The quantum world is not quite as mysterious as we thought it was. It turns out that there are highways into understanding this strange universe. And, graduate students Minghui Xu and David Tieri with Fellow Murray Holland have just discovered one such superhighway that has been around since the 1950s. Traveling along this superhighway has made it possible to understand the quantum behavior of hundreds of atoms inside every laser used in JILA, including the superradiant laser in the Thompson lab that works entirely differently from all the others.

The weirdest thing is that this is the same superhighway traveled by the SU(4) group theory used to explain quark physics. Quarks are elementary particles that make up hadrons; hadrons are things like the protons and neutrons that sit inside every atomic nucleus. The lowest energy quarks are known as *up*, *down*, *strange*, and *charm*. And, as it turns out, *up*, *down*, *strange*, and *charm* quarks are analogs of the four basic “Lego building blocks” that also describe the quantum behavior of atoms in a laser.
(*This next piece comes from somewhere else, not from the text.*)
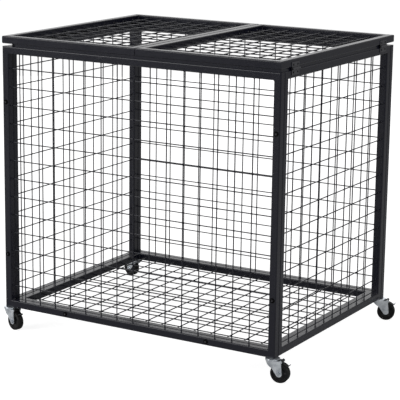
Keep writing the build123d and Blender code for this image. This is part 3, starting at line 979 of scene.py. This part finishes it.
@dataclass(frozen=True)
class Caster:
    """A swivel caster: softened fork, ribbed wheel and a brake pedal with its tab."""

    name: str
    paint: Paint
    wheel_radius: float = 25 * MILLIMETRE
    bore_radius: float = 3.1 * MILLIMETRE
    spokes: int = 6
    rib_height: float = 2.0 * MILLIMETRE
    wheel_sides: int = 72
    pivot: tuple[float, float] = (4 * MILLIMETRE, 31 * MILLIMETRE)
    shoe_radius: float = 27.3 * MILLIMETRE
    shoe_start_deg: float = 79.0
    shoe_end_deg: float = 45.0
    toe_length: float = 7.3 * MILLIMETRE
    toe_deg: float = 35.0
    sheet: float = 1.8 * MILLIMETRE
    pedal_width: float = 17 * MILLIMETRE
    toe_taper: float = 0.16
    grip_height: float = 0.35 * MILLIMETRE
    grip_from: float = 0.7
    heel_radius: float = 3.6 * MILLIMETRE
    heel_edge: float = 0.5 * MILLIMETRE
    heel_sides: int = 28
    pin_radius: float = 1.6 * MILLIMETRE
    tab_width: float = 12 * MILLIMETRE
    tab_sheet: float = 1.1 * MILLIMETRE
    tab_reach: float = 1.2 * MILLIMETRE
    tab_lift: float = 0.9 * MILLIMETRE
    rounding: float = 0.35 * MILLIMETRE

    def axle(self) -> tuple[Array, Array, Array]:
        """Read the axle from the wheel's joint.

        Returns:
            Its middle, its direction and the direction that the wheel trails.
        """
        spin = next(j for j in frame["joints"] if j["name"] == f"{self.name}_wheel_spin")
        across = np.array(spin["axis"], float)
        return np.array(spin["pos_m"], float), across, np.cross(across, [0, 0, 1.0])

    def build(self) -> None:
        """Make the caster's pieces and dress the solids that stay."""
        swivel = f"{self.name}_swivel"
        for node in ("fork", "axle", "axle_nut"):
            piece = softened(f"{self.name}_{node}", f"{self.name}_{node}_rounded", self.rounding)
            self.dress(piece, Finish.ZINC, Slot.ZINC, swivel)
        self.paint.on_node(f"{self.name}_pedal_pin", Finish.ZINC)
        wheel = self.wheel()
        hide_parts(f"{self.name}_wheel")
        self.dress(wheel, Finish.RUBBER, Slot.RUBBER, f"{self.name}_wheel")
        pedal = self.pedal()
        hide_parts(f"{self.name}_brake_pedal")
        self.dress(pedal, Finish.PLASTIC, Slot.PLASTIC, f"{self.name}_pedal")
        self.dress(self.toe_tab(), Finish.ZINC, Slot.ZINC, f"{self.name}_pedal")

    def dress(self, piece: bpy.types.Object, finish: Finish, slot: Slot, body: str) -> None:
        """Finish a piece and let it ride on a body.

        Args:
            piece: the object to dress.
            finish: what it is finished in.
            slot: the record's slot; not used.
            body: the body that it moves with.
        """
        self.paint.on(piece, finish)
        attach(piece, body)
        LOG.info("%s rides on %s", piece.name, body)

    def half_profile(self) -> Array:
        """List the wheel's section from the bore to the tread's middle.

        Returns:
            Rows of radius, half width, rib share and wear, with lengths in millimetres.
        """
        bore = self.bore_radius / MILLIMETRE
        outer = self.wheel_radius / MILLIMETRE
        rows = [
            (bore, 10.0, 0, 0), (7.3, 10.0, 0, 0), (7.9, 9.5, 0, 0), (8.2, 6.6, 0.4, 0),
            (9.4, 5.9, 1, 0), (12.5, 5.7, 1, 0), (15.6, 5.9, 1, 0), (17.6, 6.6, 0.4, 0),
            (18.3, 8.2, 0, 0), (19.0, 8.9, 0, 0.1), (21.0, 9.0, 0, 0.1), (22.9, 9.0, 0, 0.2),
            (23.7, 8.7, 0, 0.3), (24.4, 8.0, 0, 0.5), (24.8, 7.3, 0, 0.8), (outer, 6.4, 0, 1),
            (outer, 3.3, 0, 1), (24.3, 3.0, 0, 0.5), (24.3, 2.2, 0, 0.5), (outer, 1.9, 0, 1),
        ]
        return np.array(rows, float)

    def wheel(self) -> bpy.types.Object:
        """Turn the wheel's profile about the axle, with ribs that raise its dished side.

        The side's height is the profile's plus rib height * share * cos(spokes * a / 2)^8.

        Returns:
            The wheel.
        """
        centre, across, _ = self.axle()
        half = self.half_profile()
        mirrored = half[::-1] * [1, -1, 1, 1]
        rows = np.concatenate([half, mirrored, half[:1]])
        turn = np.arange(self.wheel_sides) * 2 * math.pi / self.wheel_sides
        rib = np.cos(self.spokes * turn / 2) ** 8
        rise = np.sign(rows[:, 1:2]) * rows[:, 2:3] * rib * self.rib_height
        first, second = round_axes(across)
        spoke = np.cos(turn)[:, None] * first + np.sin(turn)[:, None] * second
        along = rows[:, 1:2] * MILLIMETRE + rise
        grid = centre + along[..., None] * across + rows[:, :1, None] * MILLIMETRE * spoke
        skin = Skin()
        skin.add(grid, np.broadcast_to(rows[:, 3:4], grid.shape[:2]))
        return skin.piece(f"{self.name}_ribbed_wheel", WHEEL_SHARP_DEG)

    def pedal_path(self) -> Array:
        """Draw the pedal's middle line from its pivot to its toe.

        It runs straight to the shoe, along an arc about the axle, and straight up the toe.

        Returns:
            Pairs ahead of and above the axle.
        """
        turn = np.radians(np.linspace(self.shoe_start_deg, self.shoe_end_deg, 14))
        arc = self.shoe_radius * np.stack([np.cos(turn), np.sin(turn)], -1)
        lean = math.radians(self.toe_deg)
        steps = np.linspace(0.08, 1, 7)[:, None] * self.toe_length
        toe = arc[-1] + steps * [math.cos(lean), math.sin(lean)]
        return np.concatenate([[self.pivot], arc, toe])

    def strip(self, flat: Array, width: Array, height: Array, wear: Array) -> Skin:
        """Carry a rounded section along a line in the caster's side plane.

        Args:
            flat: the line as pairs ahead of and above the axle.
            width: the section's width at each point.
            height: the section's height at each point.
            wear: the attribute "wear" at each point.

        Returns:
            The strip's skin.
        """
        centre, across, ahead = self.axle()
        up = np.array([0, 0, 1.0])
        path = centre + flat[:, :1] * ahead + flat[:, 1:] * up
        slope = np.gradient(flat, axis=0)
        slope /= np.linalg.norm(slope, axis=1, keepdims=True)
        rise = -slope[:, 1:] * ahead + slope[:, :1] * up
        section = rounded_section(width, height)
        skin = Skin()
        ends = np.concatenate([wear[:1], wear, wear[-1:]])
        skin.add(carried(section, path, across, rise), ends[:, None])
        return skin

    def pedal(self) -> bpy.types.Object:
        """Make the pedal: a heel barrel round its pin, a shoe, and a toe with grip ribs.

        Returns:
            The pedal.
        """
        flat = self.pedal_path()
        count = len(flat)
        share = np.linspace(0, 1, count)
        width = self.pedal_width * (1 - self.toe_taper * share**4)
        grip = self.grip_height * (np.arange(count) % 2) * (share > self.grip_from)
        skin = self.strip(flat, width, self.sheet + grip, np.clip(share * 2 - 1, 0, 1))
        centre, across, ahead = self.axle()
        heel = centre + self.pivot[0] * ahead + self.pivot[1] * np.array([0, 0, 1.0])
        half, edge, outer, hole = self.pedal_width / 2, self.heel_edge, self.heel_radius, self.pin_radius
        barrel = [
            (-half, hole), (-half, outer - edge), (edge - half, outer),
            (half - edge, outer), (half, outer - edge), (half, hole), (-half, hole),
        ]
        skin.add(turned(barrel, self.heel_sides, heel, across))
        return skin.piece(f"{self.name}_pedal_shoe")

    def toe_tab(self) -> bpy.types.Object:
        """Make the plated tab that stands out of the pedal's toe.

        Returns:
            The tab.
        """
        flat = self.pedal_path()[-5:]
        lean = math.radians(self.toe_deg)
        tip = flat[-1] + self.tab_reach * np.array([math.cos(lean), math.sin(lean)])
        flat = np.concatenate([flat, [tip]]) + [0, self.tab_lift]
        width = np.full(len(flat), self.tab_width)
        skin = self.strip(flat, width, np.full(len(flat), self.tab_sheet), np.zeros(len(flat)))
        return skin.piece(f"{self.name}_toe_tab")


@dataclass(frozen=True)
class Softbox:
    """A square soft lamp: its name, place, side in metres and power in watts."""

    name: str
    place: tuple[float, float, float]
    size: float
    watts: float


@dataclass(frozen=True)
class Studio:
    """Camera, floor, world and soft lamps, at the photograph's angle."""

    azimuth_deg: float = 30.69
    elevation_deg: float = 12.90
    roll_deg: float = 0.75
    distance: float = 4.4175
    aim: tuple[float, float] = (0.0031, -0.0669)
    aim_height: float = 0.423
    focal_pixels: float = 1607.4
    sensor_mm: float = 36.0
    floor_half: float = 40.0
    world_level: float = 0.4
    softboxes: tuple[Softbox, ...] = (
        Softbox("key_softbox", (-2.0, -2.9, 1.9), 2.2, 56.0),
        Softbox("side_softbox", (2.9, -1.2, 2.9), 2.2, 34.0),
        Softbox("rear_softbox", (-2.1, 3.5, 1.7), 4.0, 32.0),
    )

    def build(self) -> None:
        """Make everything round the cage."""
        self.camera()
        self.floor()
        self.world()
        for softbox in self.softboxes:
            self.lamp(softbox)

    def camera(self) -> None:
        """Place the camera: it looks back along its own axis at a point beside the middle."""
        azimuth, elevation, roll = (
            math.radians(a) for a in (self.azimuth_deg, self.elevation_deg, self.roll_deg)
        )
        back = Vector((
            math.sin(azimuth) * math.cos(elevation),
            -math.cos(azimuth) * math.cos(elevation),
            math.sin(elevation),
        ))
        level = Vector((math.cos(azimuth), math.sin(azimuth), 0))
        upward = back.cross(level)
        right = math.cos(roll) * level + math.sin(roll) * upward
        up = math.cos(roll) * upward - math.sin(roll) * level
        eye = Vector((0, 0, self.aim_height)) + back * self.distance
        eye += level * self.aim[0] + upward * self.aim[1]
        data = bpy.data.cameras.new("camera")
        data.sensor_width = self.sensor_mm
        data.lens = self.focal_pixels * self.sensor_mm / PICTURE_PIXELS
        camera = bpy.data.objects.new("camera", data)
        turn = Matrix((right, up, back)).transposed().to_4x4()
        camera.matrix_world = Matrix.Translation(eye) @ turn
        bpy.context.scene.collection.objects.link(camera)
        bpy.context.scene.camera = camera

    def floor(self) -> None:
        """Lay the floor."""
        half = self.floor_half
        corners = [(-half, -half, 0), (half, -half, 0), (half, half, 0), (-half, half, 0)]
        mesh = bpy.data.meshes.new("studio_floor")
        mesh.from_pydata(corners, [], [(0, 1, 2, 3)])
        floor = bpy.data.objects.new("studio_floor", mesh)
        mesh.materials.append(StudioFloor().material())
        bpy.context.scene.collection.objects.link(floor)

    def world(self) -> None:
        """Light evenly from all round, and show white to the camera."""
        world = bpy.data.worlds.new("studio")
        bpy.context.scene.world = world
        world.use_nodes = True
        nodes, links = world.node_tree.nodes, world.node_tree.links
        nodes.clear()
        path = nodes.new("ShaderNodeLightPath")
        level = nodes.new("ShaderNodeMapRange")
        level.inputs["To Min"].default_value = self.world_level
        level.inputs["To Max"].default_value = 1.0
        links.new(path.outputs["Is Camera Ray"], level.inputs["Value"])
        sky = nodes.new("ShaderNodeBackground")
        sky.inputs["Color"].default_value = (1.0, 1.0, 1.0, 1.0)
        links.new(level.outputs[0], sky.inputs["Strength"])
        out = nodes.new("ShaderNodeOutputWorld")
        links.new(sky.outputs[0], out.inputs["Surface"])

    def lamp(self, softbox: Softbox) -> None:
        """Hang a softbox that faces the middle of the cage.

        Args:
            softbox: the lamp to hang.
        """
        data = bpy.data.lights.new(softbox.name, "AREA")
        data.shape = "SQUARE"
        data.size = softbox.size
        data.energy = softbox.watts
        lamp = bpy.data.objects.new(softbox.name, data)
        lamp.visible_camera = False
        lamp.location = softbox.place
        toward = Vector((0, 0, self.aim_height)) - Vector(softbox.place)
        lamp.rotation_mode = "QUATERNION"
        lamp.rotation_quaternion = toward.to_track_quat("-Z", "Y")
        bpy.context.scene.collection.objects.link(lamp)


@dataclass(frozen=True)
class Cage:
    """The cage's panels, strips, bolts, hinges and casters."""

    paint: Paint
    long_shift: float = -8 * MILLIMETRE
    short_shift: float = 13 * MILLIMETRE
    tube: float = 20 * MILLIMETRE
    bolt_end_inset: float = 150 * MILLIMETRE
    floor_bolt_inset: float = 200 * MILLIMETRE
    race_rounding: float = 0.4 * MILLIMETRE
    plated: tuple[str, ...] = (
        "corner_inserts", "floor_inserts", "caster_sockets", "caster_stems", "caster_ball_rings",
    )

    def build(self) -> None:
        """Build every sub-assembly in order."""
        for panel in Panel:
            WeldedPanel(panel, self.paint, self.shift(panel)).build()
        for side in ("front", "back", "left", "right"):
            self.paint.on_node(f"{side}_lid_rest", Finish.COAT)
        self.bolts()
        for side in ("left", "right"):
            LidHinges(side, self.paint).build()
        for node in self.plated:
            self.paint.on_node(node, Finish.ZINC)
        races = softened("caster_races", "caster_races_rounded", self.race_rounding)
        self.paint.on(races, Finish.ZINC)
        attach(races, "cage")
        for corner in ("front_left", "front_right", "back_left", "back_right"):
            Caster(corner, self.paint).build()

    def shift(self, panel: Panel) -> float:
        """Look up how far a panel's upright wires stand off its middle.

        Args:
            panel: the panel.

        Returns:
            The shift along the panel.
        """
        if panel in (Panel.FRONT, Panel.BACK):
            return self.long_shift
        return self.short_shift if panel in (Panel.LEFT, Panel.RIGHT) else 0.0

    def bolts(self) -> None:
        """Make the corner and floor bolts at their spots on the front frame's outline."""
        low, high = (np.array(corner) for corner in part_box("front_frame"))
        post = high[0] - self.tube / 2
        levels = (low[2] + self.bolt_end_inset, high[2] - self.bolt_end_inset)
        corner_spots = tuple((x, z) for x in (-post, post) for z in levels)
        along = high[0] - self.floor_bolt_inset
        floor_spots = tuple((x, low[2] + self.tube / 2) for x in (-along, along))
        face = -float(low[1])
        SocketBolts("corner_bolts", "corner_socket_bolts", corner_spots, self.paint, face).build()
        SocketBolts("floor_bolts", "floor_socket_bolts", floor_spots, self.paint, face).build()


def main() -> None:
    """Build the studio and the cage."""
    logging.basicConfig(level=logging.INFO, format="%(name)s: %(message)s")
    bpy.context.scene.view_settings.view_transform = "Standard"
    Studio().build()
    Cage(Paint()).build()


if __name__ == "__main__":
    main()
So why is it so hard to figure out what’s happening with hundreds of atoms inside a laser? The answer is easy. It’s the fault of quantum mechanics and its mind-boggling complexity. A mere three hundred atoms, each with two possible states, have as many different combinations of quantum states as there are atoms in the entire Universe.

Fortunately, CTQM Fellow Murray Holland and graduate students Minghui Xu and David Tieri have just found a pathway through this complexity. This pathway exists because of something called invariance. Invariance is responsible for the familiar laws of conservation of energy and conservation of momentum that govern the classical world we are more familiar with. The two laws state that if no external forces are acting on a system, (1) the amount of energy remains constant over time and (2) an object will continue moving at the same speed forever. The fact that energy remains constant is due to the invariance of choosing the origin of time. The fact that an object just keeps going at the same speed is due to the invariance of choosing the origin of space.

As it turns out, the Holland group has just discovered an intricate invariance that governs the quantum physics of lasers. As “luck” would have it, only a relatively small number of possible quantum states are compatible with a particular value of the invariant quantity once it’s determined by a laser system itself.

It’s as if a laser can “choose” to be made of only one color such as red, blue, green, yellow, black, grey, or clear Legos. But, once decided, the laser obeys a conservation law that means that the color of the Lego blocks won’t change in time. The constancy of the color represents the invariance. Once the invariance is in place, one can make any state of a laser from just four shapes of quantum Lego blocks, a square (*up*), a corner piece (*down*), a thin arch piece (*strange*) and a rectangle (*charm*).

Of course, like quarks, the laser analogs (Lego shapes) are actually quantum mechanical states. But, it’s possible to construct quite complicated things from four elementary building blocks.

“We’ve got four types of blocks, and, out of them, we can make everything, Holland explains. “When you realize this, there is a clear path to an unbelievable reduction in complexity.”

Holland and his students have just proved this assertion in a new *Physical Review A* paper. In the paper, they showed how “quark physics” mathematics could be used to solve the quantum master equations for both ordinary and superradiant lasers, feats once considered impossible.

The new theory opens the door to finding ways to build even more complicated structures out of the basic four quantum Legos. Plus, new building blocks, such as laser analogs of the much heavier *top* and *bottom* quarks, may be found.

“We already know there are some optical systems where the building blocks are slightly different,” Holland says. “The questions are: How far can we push this new idea? Can we use our new theory to understand other important systems in quantum optics and ultracold gases?”

Perhaps an important question for the rest of us to ponder is: Without invariances, would we even have the world we know?